The bank, in line with its internal policy, froze the money in the bank accounts at 4 p.m. the following day, Apr. 10. However, at past 2 p.m. on Apr. 10, Michaels’ wife had already withdrawn $102,172.35 from the first account and $438.62 from the second account.
The plaintiff filed a motion asking the court to impose third-party liability on the bank for its noncompliance with the notice of levy. She wanted to hold the bank liable for the delay in freezing the funds withdrawn on Apr. 3 and Apr. 10, amounting to $117,815.97. The trial court denied the plaintiff’s motion.
The California Court of Appeal for the Second District reversed the trial court’s decision in the bank’s favor and directed the trial court to award the amount of $102,610.97 to the plaintiff.

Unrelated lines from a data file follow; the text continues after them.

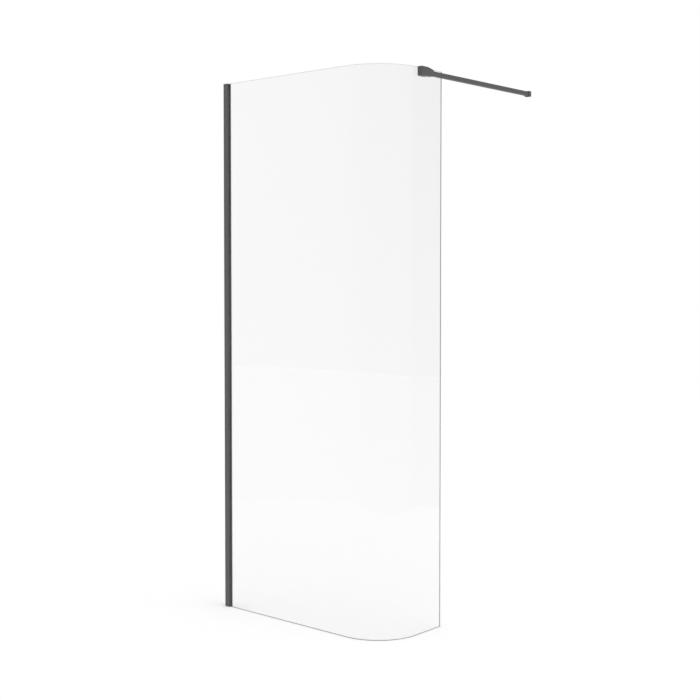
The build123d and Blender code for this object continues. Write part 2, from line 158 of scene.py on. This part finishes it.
class Material(Graph):
    """A procedural material on one Principled shader, in the object's own coordinates."""

    def __init__(self, name, **uniform):
        self.made = bpy.data.materials.new(name)
        self.made.use_nodes = True
        super().__init__(self.made.node_tree)
        self.shader = next(n for n in self.tree.nodes if n.type == "BSDF_PRINCIPLED")
        for key, value in uniform.items():
            self.shader.inputs[key.replace("_", " ")].default_value = value
        self.place = self.node("ShaderNodeTexCoord", output="Object")

    def output(self):
        """The shader itself, to mix with another."""
        return Value(self, self.shader.outputs[0])

    def show(self, first, second, factor):
        """Shows the second shader instead of the first, as far as the factor says."""
        shown = self.node("ShaderNodeMixShader", inputs={0: factor, 1: first, 2: second})
        surface = next(n for n in self.tree.nodes if n.type == "OUTPUT_MATERIAL")
        self.tree.links.new(shown.socket, surface.inputs["Surface"])

    def feed(self, name, value):
        """Links a value to a socket of the shader."""
        self.tree.links.new(value.socket, self.shader.inputs[name])

    def noise(self, scale, detail, stretch=(1.0, 1.0, 1.0)):
        """Noise with that many lumps to the metre, stretched along the axes."""
        settings = {"vector_type": "POINT"}
        inputs = {"Vector": self.place, "Scale": stretch}
        mapped = self.node("ShaderNodeMapping", settings, inputs)
        inputs = {"Vector": mapped, "Scale": scale, "Detail": detail}
        return self.node("ShaderNodeTexNoise", inputs=inputs)

    def mottle(self, factor, colour, darker, lighter):
        """Feeds the base colour, which a factor makes darker or lighter."""
        inputs = {0: factor, 6: shade(colour, darker), 7: shade(colour, lighter)}
        mixed = self.node("ShaderNodeMix", {"data_type": "RGBA"}, inputs, output=2)
        self.feed("Base Color", mixed)

    def roughen(self, least, *parts):
        """Feeds the roughness: its least value, and the share that each noise adds."""
        total = least
        for share, noise in parts:
            total = total + share * noise
        self.feed("Roughness", total)

    def bump(self, height, depth, strength):
        """Feeds a height to the shader's normal."""
        inputs = {"Height": height, "Distance": depth, "Strength": strength}
        self.feed("Normal", self.node("ShaderNodeBump", inputs=inputs))

    def glow(self, level):
        """Feeds an even light, which the material gives off."""
        self.feed("Emission Color", self.join(level, level, level))


def shade(colour, factor):
    """A colour made lighter or darker, with full alpha."""
    return (*[min(1.0, part * factor) for part in colour[:3]], 1.0)


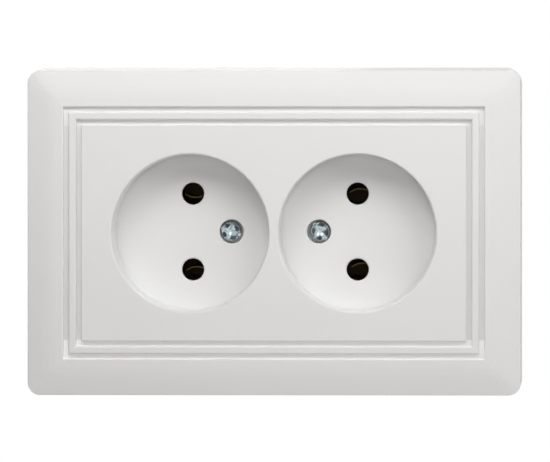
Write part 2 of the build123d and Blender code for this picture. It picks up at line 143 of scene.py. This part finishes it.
# Inner spring leaves of the contacts: depths behind the wall, and for each leaf how far its line's
# centre lies to the right of and above the pin, with the way that it arches
LEAF_FRONT = 2.2 * MM
LEAF_BACK = 15.2 * MM
LEAF_THICKNESS = 0.25 * MM
LEAF_RADIUS = 4.1 * MM
LEAF_SPREAD = math.radians(80)
LEAF_STEPS = 24
LEAVES = {
    "live_contact_left": (0.2 * MM, 3.0 * MM, -1),
    "neutral_contact_left": (0.5 * MM, -3.7 * MM, 1),
    "live_contact_right": (0.6 * MM, -3.0 * MM, 1),
    "neutral_contact_right": (1.1 * MM, -2.8 * MM, 1),
}

# Hidden screws: height of the head and pitch of the thread
TERMINAL_HEAD = 2.0 * MM
TERMINAL_PITCH = 0.6 * MM
CLAW_SCREW_HEAD = 2.2 * MM
CLAW_SCREW_PITCH = 0.5 * MM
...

One should read the content of documents they receive, particularly if those documents are legal documents being served, the appellate court ruled. The failure of CSC, via its employee, to properly read the standardized notice of levy form was unreasonable and negligent, especially since it was an entity whose purpose was to read papers served on it. The one-page levy form expressly required a judgment creditor to write in a specific space the party who was subject to the notice of levy.
The bank, as CSC’s principal, was aware of the notice of levy. The bank was liable for the two withdrawals on Apr. 10 but not liable for the amount withdrawn on Apr. 3, the appellate court concluded.